Frequently asked questions
What are the best civil engineer interview questions? +
The best civil engineer interview questions probe structural analysis judgment, project delivery under budget and schedule pressure, regulatory and environmental compliance knowledge, site safety management, and the ability to manage stakeholders including clients, contractors, and regulatory authorities simultaneously.
How many interview rounds for a civil engineer? +
Typically two to three rounds: a technical screen verifying engineering fundamentals and software proficiency, a structured competency interview covering project management and stakeholder experience, and sometimes a design presentation or case study where the candidate reviews a set of drawings and provides technical commentary.

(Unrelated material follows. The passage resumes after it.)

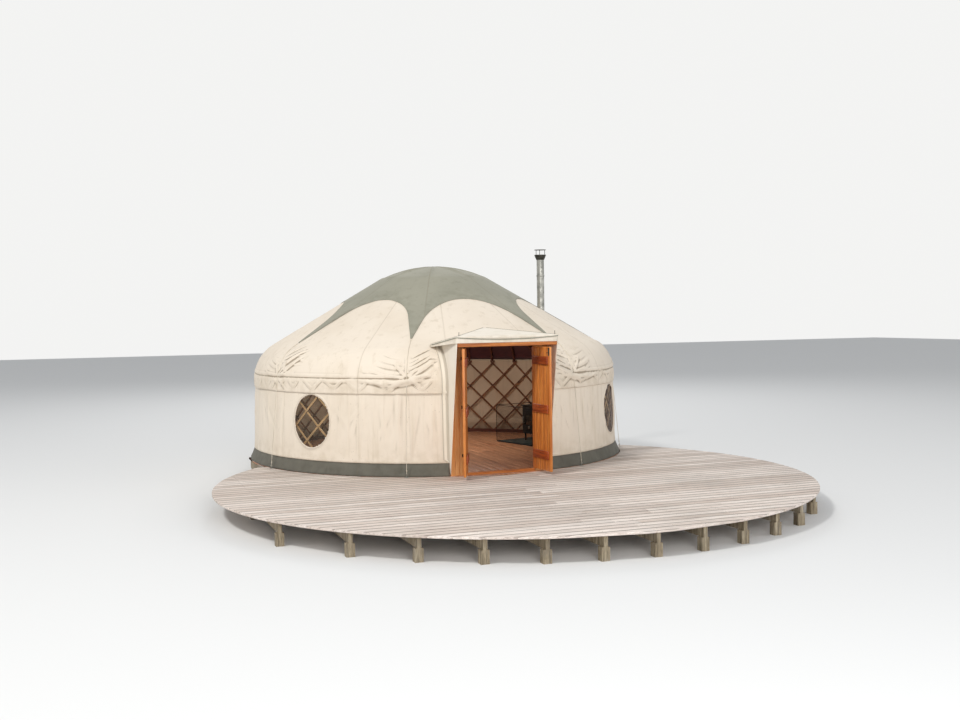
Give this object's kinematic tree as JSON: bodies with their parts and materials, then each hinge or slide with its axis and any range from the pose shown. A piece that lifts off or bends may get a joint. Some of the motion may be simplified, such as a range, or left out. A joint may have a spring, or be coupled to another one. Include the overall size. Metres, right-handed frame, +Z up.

What skills should I assess in a civil engineer interview? +
Core competencies include structural analysis and design (steel, concrete, timber), geotechnical awareness, hydraulic and hydrological design, project management and scheduling, AutoCAD and Civil 3D or BIM proficiency, regulatory permitting knowledge, contract management (NEC, FIDIC), site supervision capability, and environmental and sustainability design integration.
What does a good civil engineer interview process look like? +
A strong process includes a technical fundamentals assessment, a behavioral interview covering project delivery challenges and client management, a drawing or specification review exercise, and reference calls with senior engineers and project managers who have worked with the candidate on real projects. PE license status verification is essential before the final round.